Reproduce each line exactly, including spacing and punctuation.
* start *
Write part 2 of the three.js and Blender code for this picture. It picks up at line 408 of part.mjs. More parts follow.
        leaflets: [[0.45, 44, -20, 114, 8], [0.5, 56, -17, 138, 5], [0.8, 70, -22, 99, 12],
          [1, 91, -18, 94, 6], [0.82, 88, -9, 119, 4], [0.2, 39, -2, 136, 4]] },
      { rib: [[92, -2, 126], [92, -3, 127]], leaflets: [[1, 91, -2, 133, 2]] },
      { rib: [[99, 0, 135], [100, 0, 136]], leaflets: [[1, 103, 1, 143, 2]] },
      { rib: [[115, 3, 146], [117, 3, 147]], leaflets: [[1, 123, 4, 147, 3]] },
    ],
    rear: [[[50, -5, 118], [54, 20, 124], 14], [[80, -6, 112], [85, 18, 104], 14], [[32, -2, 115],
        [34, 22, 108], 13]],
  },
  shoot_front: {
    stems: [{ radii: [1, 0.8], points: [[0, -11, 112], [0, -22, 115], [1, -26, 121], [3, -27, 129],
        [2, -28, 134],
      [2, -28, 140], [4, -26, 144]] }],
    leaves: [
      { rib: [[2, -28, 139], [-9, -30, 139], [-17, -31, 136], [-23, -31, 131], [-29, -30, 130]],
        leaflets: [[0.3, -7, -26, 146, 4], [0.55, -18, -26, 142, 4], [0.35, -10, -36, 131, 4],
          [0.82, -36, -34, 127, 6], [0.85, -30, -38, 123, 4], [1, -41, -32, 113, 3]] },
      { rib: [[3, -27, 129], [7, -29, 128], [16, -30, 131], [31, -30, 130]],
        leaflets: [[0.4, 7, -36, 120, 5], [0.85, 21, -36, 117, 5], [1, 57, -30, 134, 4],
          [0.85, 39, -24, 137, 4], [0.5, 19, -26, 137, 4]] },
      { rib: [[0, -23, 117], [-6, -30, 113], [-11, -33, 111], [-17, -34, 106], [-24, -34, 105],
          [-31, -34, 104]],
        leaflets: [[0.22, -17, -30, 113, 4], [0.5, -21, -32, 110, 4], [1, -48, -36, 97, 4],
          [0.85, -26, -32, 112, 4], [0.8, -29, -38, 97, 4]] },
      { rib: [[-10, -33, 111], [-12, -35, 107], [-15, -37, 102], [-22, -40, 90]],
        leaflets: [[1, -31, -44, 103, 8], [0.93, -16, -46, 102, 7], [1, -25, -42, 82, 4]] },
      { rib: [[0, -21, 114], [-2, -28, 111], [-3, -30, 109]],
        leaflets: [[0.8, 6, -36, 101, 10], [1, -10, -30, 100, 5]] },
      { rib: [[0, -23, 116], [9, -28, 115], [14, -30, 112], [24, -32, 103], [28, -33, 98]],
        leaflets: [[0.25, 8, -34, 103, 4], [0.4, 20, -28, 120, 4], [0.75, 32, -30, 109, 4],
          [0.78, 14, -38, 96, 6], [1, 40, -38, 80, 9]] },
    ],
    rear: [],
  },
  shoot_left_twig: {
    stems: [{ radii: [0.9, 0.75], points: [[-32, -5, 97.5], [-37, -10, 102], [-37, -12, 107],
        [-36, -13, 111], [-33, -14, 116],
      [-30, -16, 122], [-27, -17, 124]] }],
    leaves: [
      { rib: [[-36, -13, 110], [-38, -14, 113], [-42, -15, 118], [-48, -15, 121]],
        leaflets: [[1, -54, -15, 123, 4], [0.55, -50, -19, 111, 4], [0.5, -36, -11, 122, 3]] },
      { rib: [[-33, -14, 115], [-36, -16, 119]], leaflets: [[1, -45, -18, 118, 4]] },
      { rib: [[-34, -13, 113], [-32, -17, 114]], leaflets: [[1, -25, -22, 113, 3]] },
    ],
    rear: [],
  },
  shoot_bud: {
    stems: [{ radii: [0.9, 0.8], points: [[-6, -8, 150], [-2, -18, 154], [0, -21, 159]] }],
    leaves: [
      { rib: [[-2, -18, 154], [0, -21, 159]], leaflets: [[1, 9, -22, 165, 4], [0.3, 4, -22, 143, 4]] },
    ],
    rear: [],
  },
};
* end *
_OUTPUT OF THE TASK_
Write part 2 of the three.js and Blender code for this picture. It picks up at line 408 of part.mjs. More parts follow.
        leaflets: [[0.45, 44, -20, 114, 8], [0.5, 56, -17, 138, 5], [0.8, 70, -22, 99, 12],
          [1, 91, -18, 94, 6], [0.82, 88, -9, 119, 4], [0.2, 39, -2, 136, 4]] },
      { rib: [[92, -2, 126], [92, -3, 127]], leaflets: [[1, 91, -2, 133, 2]] },
      { rib: [[99, 0, 135], [100, 0, 136]], leaflets: [[1, 103, 1, 143, 2]] },
      { rib: [[115, 3, 146], [117, 3, 147]], leaflets: [[1, 123, 4, 147, 3]] },
    ],
    rear: [[[50, -5, 118], [54, 20, 124], 14], [[80, -6, 112], [85, 18, 104], 14], [[32, -2, 115],
        [34, 22, 108], 13]],
  },
  shoot_front: {
    stems: [{ radii: [1, 0.8], points: [[0, -11, 112], [0, -22, 115], [1, -26, 121], [3, -27, 129],
        [2, -28, 134],
      [2, -28, 140], [4, -26, 144]] }],
    leaves: [
      { rib: [[2, -28, 139], [-9, -30, 139], [-17, -31, 136], [-23, -31, 131], [-29, -30, 130]],
        leaflets: [[0.3, -7, -26, 146, 4], [0.55, -18, -26, 142, 4], [0.35, -10, -36, 131, 4],
          [0.82, -36, -34, 127, 6], [0.85, -30, -38, 123, 4], [1, -41, -32, 113, 3]] },
      { rib: [[3, -27, 129], [7, -29, 128], [16, -30, 131], [31, -30, 130]],
        leaflets: [[0.4, 7, -36, 120, 5], [0.85, 21, -36, 117, 5], [1, 57, -30, 134, 4],
          [0.85, 39, -24, 137, 4], [0.5, 19, -26, 137, 4]] },
      { rib: [[0, -23, 117], [-6, -30, 113], [-11, -33, 111], [-17, -34, 106], [-24, -34, 105],
          [-31, -34, 104]],
        leaflets: [[0.22, -17, -30, 113, 4], [0.5, -21, -32, 110, 4], [1, -48, -36, 97, 4],
          [0.85, -26, -32, 112, 4], [0.8, -29, -38, 97, 4]] },
      { rib: [[-10, -33, 111], [-12, -35, 107], [-15, -37, 102], [-22, -40, 90]],
        leaflets: [[1, -31, -44, 103, 8], [0.93, -16, -46, 102, 7], [1, -25, -42, 82, 4]] },
      { rib: [[0, -21, 114], [-2, -28, 111], [-3, -30, 109]],
        leaflets: [[0.8, 6, -36, 101, 10], [1, -10, -30, 100, 5]] },
      { rib: [[0, -23, 116], [9, -28, 115], [14, -30, 112], [24, -32, 103], [28, -33, 98]],
        leaflets: [[0.25, 8, -34, 103, 4], [0.4, 20, -28, 120, 4], [0.75, 32, -30, 109, 4],
          [0.78, 14, -38, 96, 6], [1, 40, -38, 80, 9]] },
    ],
    rear: [],
  },
  shoot_left_twig: {
    stems: [{ radii: [0.9, 0.75], points: [[-32, -5, 97.5], [-37, -10, 102], [-37, -12, 107],
        [-36, -13, 111], [-33, -14, 116],
      [-30, -16, 122], [-27, -17, 124]] }],
    leaves: [
      { rib: [[-36, -13, 110], [-38, -14, 113], [-42, -15, 118], [-48, -15, 121]],
        leaflets: [[1, -54, -15, 123, 4], [0.55, -50, -19, 111, 4], [0.5, -36, -11, 122, 3]] },
      { rib: [[-33, -14, 115], [-36, -16, 119]], leaflets: [[1, -45, -18, 118, 4]] },
      { rib: [[-34, -13, 113], [-32, -17, 114]], leaflets: [[1, -25, -22, 113, 3]] },
    ],
    rear: [],
  },
  shoot_bud: {
    stems: [{ radii: [0.9, 0.8], points: [[-6, -8, 150], [-2, -18, 154], [0, -21, 159]] }],
    leaves: [
      { rib: [[-2, -18, 154], [0, -21, 159]], leaflets: [[1, 9, -22, 165, 4], [0.3, 4, -22, 143, 4]] },
    ],
    rear: [],
  },
};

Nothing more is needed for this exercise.